In Northern Ireland, there has been a big increase in suicides since the early-nineties, before the first ceasefire in 1994, rising particularly throughout the period after the Good Friday Agreement in 1998. Many are concerned about the trend, which is often seen when peace comes to a country – whatever side people are on, the cohesiveness that being involved in conflict brings to communities is weakened post conflict. And the situation may actually be worse than people think. For 2004-08, there is now evidence to suggest that while people not getting medical help tend to kill themselves in periods when the weather is getting worse, people who are getting such help tend to kill themselves in times when the weather is getting better.
It certainly makes sense on the face of it that when the weather gets worse, people’s mood goes downhill. But when weather is getting better, why should some people’s mood get worse – especially if they are getting help? That seems to make no kind of sense – or maybe there is an explanation.
“It’s not the despair … I can stand the despair. It’s the hope” So John Cleese’s Mr Stimson in the film Clockwise assesses the peaks and troughs of his epic journey, and the evidence seems to suggest that he is not alone. If help has come, if the weather is getting better, or peace arrives, then hope begins to grow and that hope calls for change. Change is often difficult, it is sometimes painful and it nearly always means effort. People don’t cope well with change.
So what does this have to say to those who profess to follow Jesus Christ in Northern Ireland? Well, I suppose that there are two strands. Firstly and generally, the Christian message offers hope, and we need to be aware that this will impose strains that weren’t there before, people come to faith – though of course there will be resources as well! Secondly, in Northern Ireland specifically, the ceasefires certainly gave hope of something better, but has the peace actually been delivered? Do recent events on the streets of Belfast suggest that people in our communities feel that they are coping with change well? So, what are we doing about it?
Chris Morris.
Chris Morris is a retired statistician and has an MPhil in Reconciliation Studies.

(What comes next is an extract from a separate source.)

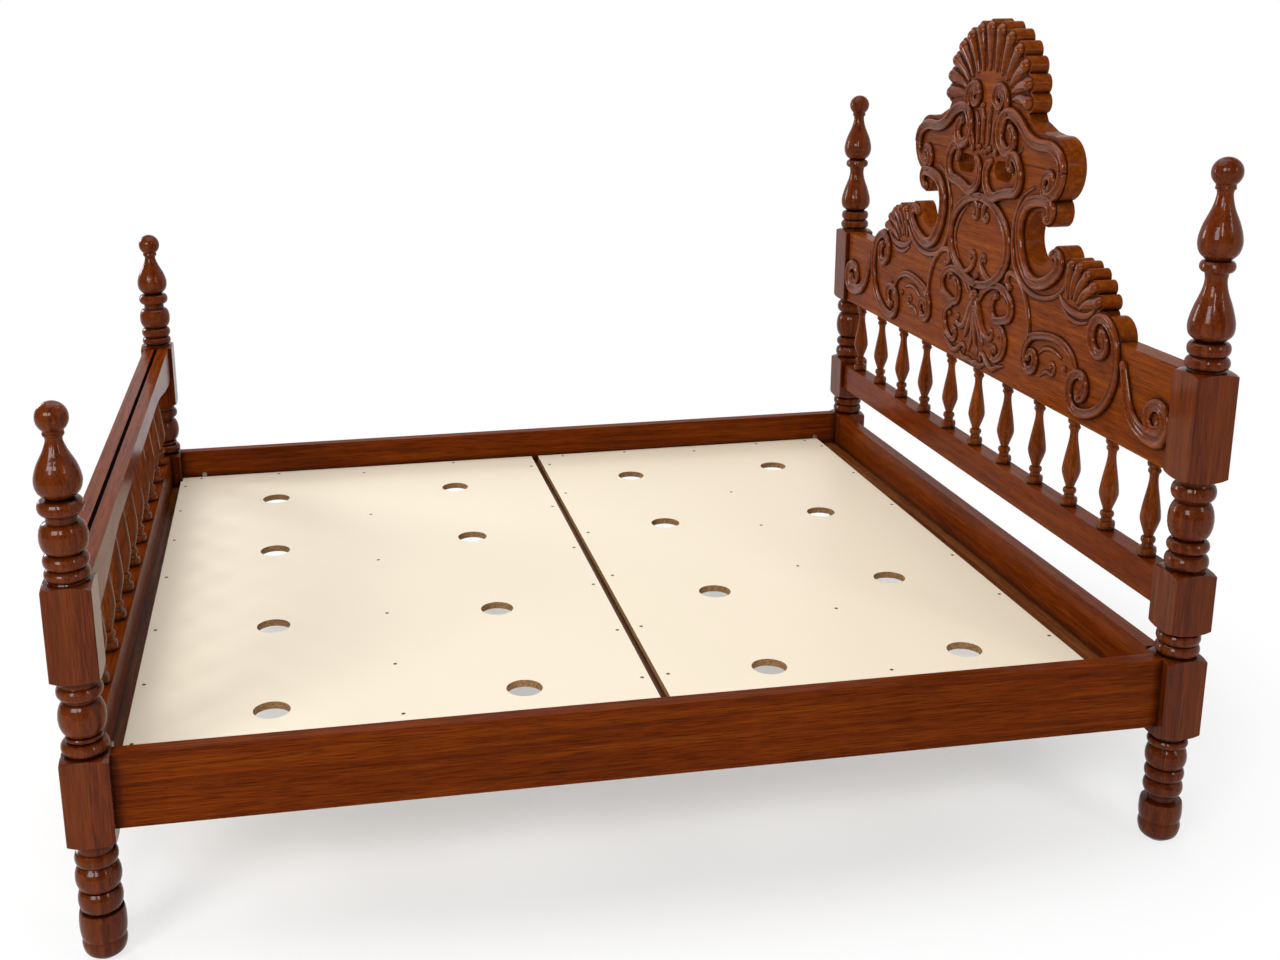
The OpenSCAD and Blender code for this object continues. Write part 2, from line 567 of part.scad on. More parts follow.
module headboard_low_rail() {
  color(wood) difference() {
    tenoned(board_y0, low_rail_t, low_rail_z0, low_rail_h, tenon_l, tenon_t, tenon_inset);
    for (i = [0 : spindle_n - 1]) pin_hole(spindle_x(i), spindle_y, low_rail_z1 - pin_l - fit + e);
  }
}
module headboard_spindle(i) {
  if (i < spindle_n) color(wood) translate([spindle_x(i), spindle_y, low_rail_z1])
    turned(spindle_profile(board_z0 - low_rail_z1));
}

// ---- footboard
// Depth of the top rail at a distance x from the centre line
function top_rail_depth(x) = let (t = min(max((abs(x) - arch_x0) / (arch_x1 - arch_x0), 0), 1))
  top_rail_h + top_rail_drop * (1 - cos(180 * t)) / 2;
top_rail_end_z = top_rail_z1 - top_rail_h - top_rail_drop;
module footboard_top_rail() {
  n = 16;
  ten_h = top_rail_z1 - groove_d - 4 - top_rail_end_z;
  color(wood_top) difference() {
    union() {
      translate([0, -py + top_rail_t / 2, 0]) rotate([90, 0, 0]) linear_extrude(top_rail_t)
        polygon(concat([[-in_x, top_rail_z1], [-in_x, top_rail_end_z]],
          [for (i = [0 : n]) let (x = -arch_x1 + (arch_x1 - arch_x0) * i / n) [x, top_rail_z1 - top_rail_depth(x)]],
          [for (i = [0 : n]) let (x = arch_x0 + (arch_x1 - arch_x0) * i / n) [x, top_rail_z1 - top_rail_depth(x)]],
          [[in_x, top_rail_end_z], [in_x, top_rail_z1]]));
      translate([-in_x - tenon_l, -py - tenon_t, top_rail_end_z + 6])
        cube([2 * (in_x + tenon_l), 2 * tenon_t, ten_h - 12]);
    }
    translate([-in_x - 1, -py - groove_w / 2, top_rail_z1 - groove_d]) cube([2 * in_x + 2, groove_w, groove_d + 1]);
    for (i = [0 : spindle_n - 1])
      pin_hole(spindle_x(i), foot_spindle_y, foot_spindle_top(i) - e);
    spindle_seat_cuts();
  }
}
function foot_spindle_top(i) = top_rail_z1 - top_rail_depth(abs(spindle_x(i)) + spindle_r * 0.8);
// Flat seats for the collars of the spindles under the curved ends
module spindle_seat_cuts() {
  for (i = [0 : spindle_n - 1]) translate([spindle_x(i), foot_spindle_y, foot_spindle_top(i) - 30])
    cylinder(h = 30, r = spindle_r * 0.8 + 1, $fn = 48);
}
module footboard_spindle(i) {
  if (i < spindle_n) color(wood) translate([spindle_x(i), foot_spindle_y, rail_z1])
    turned(spindle_profile(foot_spindle_top(i) - rail_z1));
}

// ---- bed rails
module head_end_rail() {
  color(wood_top) tenoned(head_rail_y0, rail_t, rail_z0, rail_h, tenon_l, tenon_t, tenon_inset);
}
module foot_end_rail() {
  color(wood_top) difference() {
    tenoned(foot_rail_y1 - foot_rail_t, foot_rail_t, rail_z0, rail_h, tenon_l, tenon_t, tenon_inset);
    for (i = [0 : spindle_n - 1]) pin_hole(spindle_x(i), foot_spindle_y, rail_z1 - pin_l - fit + e);
  }
}
nut_y = in_y - (bolt_l - 2 * ph + 12) + 12;
module side_rail(s) {
  color(wood) difference() {
    union() {
      translate([s > 0 ? rail_x0 : -rail_x1, -in_y, rail_z0]) cube([rail_t, 2 * in_y, rail_h]);
      translate([s * rail_xc - tenon_t / 2, -in_y - stub_l, rail_z0 + tenon_inset])
        cube([tenon_t, 2 * (in_y + stub_l), rail_h - 2 * tenon_inset]);
    }
    for (k = [-1, 1]) {
      translate([s * rail_xc, k * (in_y + stub_l + e), bolt_z]) rotate([k * 90, 0, 0])
        cylinder(h = stub_l + in_y - nut_y + 20, r = bolt_r + 2 * fit, $fn = 32);
      translate([s > 0 ? rail_x0 - e : -rail_x0 - rail_t + 4, k * nut_y, bolt_z]) rotate([0, 90, 0])
        cylinder(h = rail_t - 4 + e, r = nut_r + fit, $fn = 32);
    }
  }
}
module side_rail_left() { side_rail(-1); }
module side_rail_right() { side_rail(1); }

// ---- deck and what carries it
module cleat_side(s) {
  color(wood) difference() {
    translate([s > 0 ? rail_x0 - cleat_w : -rail_x0, -in_y, cleat_z0]) cube([cleat_w, 2 * in_y, cleat_h]);
    for (b = [0 : 2]) let (w = b == 1 ? seam_bearer_w : bearer_w)
      translate([s > 0 ? rail_x0 - cleat_w - e : -rail_x0 - e, bearer_y[b] - w / 2 - fit, deck_z0 - bearer_lap])
        cube([cleat_w + 2 * e, w + 2 * fit, bearer_lap + e]);
  }
}
module cleat_left() { cleat_side(-1); }
module cleat_right() { cleat_side(1); }
module cleat_end(y0, w) {
  x = min(rail_x0 - cleat_w, in_x) - fit;
  translate([-x, y0, cleat_z0]) cube([2 * x, w, cleat_h]);
}
module cleat_head() { color(wood) cleat_end(deck_y1 - cleat_w, deck_gap_head + cleat_w); }
module cleat_foot() { color(wood) cleat_end(foot_rail_y1, deck_gap_foot + cleat_w); }
module bearer(y, w) {
  translate([-rail_x0 + fit, y - w / 2, deck_z0 - bearer_lap]) cube([2 * (rail_x0 - fit), w, bearer_lap]);
  translate([-rail_x0 + cleat_w + fit, y - w / 2, cleat_z0])
    cube([2 * (rail_x0 - cleat_w - fit), w, cleat_h]);
}
module bearer_foot() { color(wood) bearer(bearer_y[0], bearer_w); }
module bearer_seam() { color(wood) bearer(bearer_y[1], seam_bearer_w); }
module bearer_head() { color(wood) bearer(bearer_y[2], bearer_w); }
module deck_board(y0, y1) {
  l = y1 - y0;
  color(cream) difference() {
    translate([-rail_x0 + 1, y0, deck_z0]) cube([2 * rail_x0 - 2, l, deck_t]);
    for (x = [-vent_x2, -vent_x1, vent_x1, vent_x2], f = [0.265, 0.75])
      translate([x, y0 + l * f, deck_z0 - 1]) cylinder(h = deck_t + 2, r = vent_r, $fn = 64);
    for (sx = [-1, 1], sy = [-1, 1]) translate([sx * px, sy * py, deck_z0])
      cube([post_side + 4, post_side + 4, 3 * deck_t], center = true);
  }
}
module deck_foot() { deck_board(deck_y0, seam_y - seam_w / 2); }
module deck_head() { deck_board(seam_y + seam_w / 2, deck_y1); }

// ---- fasteners
module bed_bolts() {
  color(steel) for (sx = [-1, 1], sy = [-1, 1])
    translate([sx * rail_xc, sy * (py + ph - 12), bolt_z]) rotate([sy * 90, 0, 0]) {
      cylinder(h = bolt_l, r = bolt_r, $fn = 32);
      translate([0, 0, -2]) cylinder(h = 2, r = flange_r, $fn = 48);
      translate([0, 0, -8]) cylinder(h = 6.5, r = 7.5, $fn = 6);
    }
}
module cross_nuts() {
  color(steel) for (sx = [-1, 1], sy = [-1, 1]) difference() {
    translate([sx > 0 ? rail_x0 + 1 : -rail_x0 - rail_t + 5, sy * nut_y, bolt_z]) rotate([0, 90, 0])
      cylinder(h = rail_t - 6, r = nut_r, $fn = 32);
    translate([sx * rail_xc, sy * nut_y + 2 * nut_r, bolt_z]) rotate([90, 0, 0])
      cylinder(h = 4 * nut_r, r = bolt_r + fit, $fn = 32);
  }
}

post_head_left();
post_head_right();
post_foot_left();
post_foot_right();
headboard_panel();
headboard_crest();
headboard_low_rail();
headboard_spindle(0);  // headboard_spindle_01
headboard_spindle(1);  // headboard_spindle_02
headboard_spindle(2);  // headboard_spindle_03
headboard_spindle(3);  // headboard_spindle_04
headboard_spindle(4);  // headboard_spindle_05
headboard_spindle(5);  // headboard_spindle_06
headboard_spindle(6);  // headboard_spindle_07
headboard_spindle(7);  // headboard_spindle_08
headboard_spindle(8);  // headboard_spindle_09
headboard_spindle(9);  // headboard_spindle_10
headboard_spindle(10);  // headboard_spindle_11
footboard_top_rail();
footboard_spindle(0);  // footboard_spindle_01
footboard_spindle(1);  // footboard_spindle_02
footboard_spindle(2);  // footboard_spindle_03
footboard_spindle(3);  // footboard_spindle_04
footboard_spindle(4);  // footboard_spindle_05
footboard_spindle(5);  // footboard_spindle_06
footboard_spindle(6);  // footboard_spindle_07
footboard_spindle(7);  // footboard_spindle_08
footboard_spindle(8);  // footboard_spindle_09
footboard_spindle(9);  // footboard_spindle_10
footboard_spindle(10);  // footboard_spindle_11
head_end_rail();
foot_end_rail();
side_rail_left();
side_rail_right();
cleat_left();
cleat_right();
cleat_head();
cleat_foot();
bearer_foot();
bearer_seam();
bearer_head();
deck_foot();
deck_head();
bed_bolts();
cross_nuts();
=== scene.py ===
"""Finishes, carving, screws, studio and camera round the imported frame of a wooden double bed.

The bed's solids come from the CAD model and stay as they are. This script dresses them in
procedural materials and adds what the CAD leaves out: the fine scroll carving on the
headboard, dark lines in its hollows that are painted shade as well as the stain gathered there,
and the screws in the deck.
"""

import json
import logging
import math
from dataclasses import dataclass
from enum import Enum
from typing import Optional, Sequence

import bmesh
import bpy
from mathutils import Matrix, Vector

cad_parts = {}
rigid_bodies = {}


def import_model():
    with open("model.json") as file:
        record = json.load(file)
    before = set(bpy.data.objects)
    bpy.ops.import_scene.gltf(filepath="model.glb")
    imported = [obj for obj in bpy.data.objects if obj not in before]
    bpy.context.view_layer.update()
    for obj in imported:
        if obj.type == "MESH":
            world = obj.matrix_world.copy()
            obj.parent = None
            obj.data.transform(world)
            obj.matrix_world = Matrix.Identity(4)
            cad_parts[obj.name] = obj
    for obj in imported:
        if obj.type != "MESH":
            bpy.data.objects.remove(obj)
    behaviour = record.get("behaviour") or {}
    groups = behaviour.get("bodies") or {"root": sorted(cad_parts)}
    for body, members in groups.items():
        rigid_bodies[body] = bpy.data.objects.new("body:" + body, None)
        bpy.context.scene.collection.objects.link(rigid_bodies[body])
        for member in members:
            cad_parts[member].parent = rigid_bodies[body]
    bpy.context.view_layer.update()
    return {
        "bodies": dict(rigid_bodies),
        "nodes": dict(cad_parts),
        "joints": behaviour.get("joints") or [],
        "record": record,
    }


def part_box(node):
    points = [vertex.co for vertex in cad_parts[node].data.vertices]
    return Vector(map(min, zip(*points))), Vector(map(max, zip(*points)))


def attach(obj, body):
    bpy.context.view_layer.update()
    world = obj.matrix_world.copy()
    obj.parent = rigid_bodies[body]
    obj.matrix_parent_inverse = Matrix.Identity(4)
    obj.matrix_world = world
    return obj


LOG = logging.getLogger("bed")
MM = 0.001
Point = tuple[float, float]

# Cells of the wood's patterns per metre: along and across the grain, and for the patches of stain
GRAIN_CELLS = (2.2, 75.0)
PORE_CELLS = (16.0, 520.0)
BLOTCH_CELLS = 7.0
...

Chris highlights a serious problem in Western societies—-as far I know this phenomenon whereby people cannot cope with change that brings hope is rare in the Eastern societies. Recently, Nepal, my country of origin, has undergone tremendous political and social changes with great hopes for the future. To the best of my knowledge, no suicides have been reported—-people have been killed because there are those who do not like the changes or those for whom changes are not deep enough or quick enough or both.
Christian message does offer hope but it is not an unmixed blessing—hope for the future and especially in the “new world” is tinged with great changes and upheavals which many new converts do not seem to be prepared for as Paul was when he said, “For me to live is Christ, to die a gain.”
I believe this is true of the of Northern Ireland since 1998–many people on both sides do not like changes that are promised in the future and for many changes have gone either too far or not far enough.